I want to stress, again, that editors need to involve religion-beat professionals in coverage of stories of this kind. Political-desk types may honestly think that Robertson is still The Man when it comes to evangelical life. Ditto for the Rev. Franklin Graham — who makes an appearance here.

Guess who shows up later in the story? Ralph Reed. I kid you not.

At times … it can seem as if the determination of many on the religious right to defend the president rises with inverse proportion to how most of the rest of the nation feels.

“Some of President Trump’s critics seem more upset about him holding a Bible at a church than they were about the vandals who nearly burned it to the ground,” Ralph Reed, the founder of the Faith & Freedom Coalition, said in a statement. (In fact, the fire was contained to a small part of the church basement.) ….
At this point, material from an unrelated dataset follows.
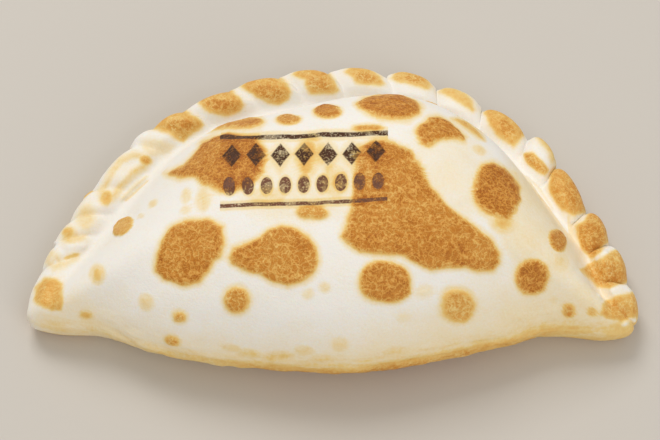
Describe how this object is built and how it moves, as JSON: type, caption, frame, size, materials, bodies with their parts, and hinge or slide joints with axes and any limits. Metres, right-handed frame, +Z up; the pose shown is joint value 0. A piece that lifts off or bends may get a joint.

Groups like Mr. Reed’s plan to spend tens of millions of dollars trying to identify and register new religious conservative voters while hammering a message about what they see at stake in November.

So how many evangelicals under the age of 50, even, make it into this story? How about the voices of current leaders of major evangelical denominations, megachurches, think tanks, publications or parachurch groups? What do readers hear? Click here for the answer.

My conclusions:

* Political-desk professionals at the Times know next to nothing about the Trump-era debates inside evangelicalism.

* The people who researched this story do not follow the social-media work of any younger conservative evangelicals (under the age of 50 or 60, even) or even the public intellectuals who influence them (people like author J.D. Vance, Princeton’s Robert George or, hey, even Times-man Ross Douthat).

* Editors at the Times, when they evaluate the lives of American evangelicals in this era and at this specific moment, truly think that Pat Robertson is someone like Tom Brady.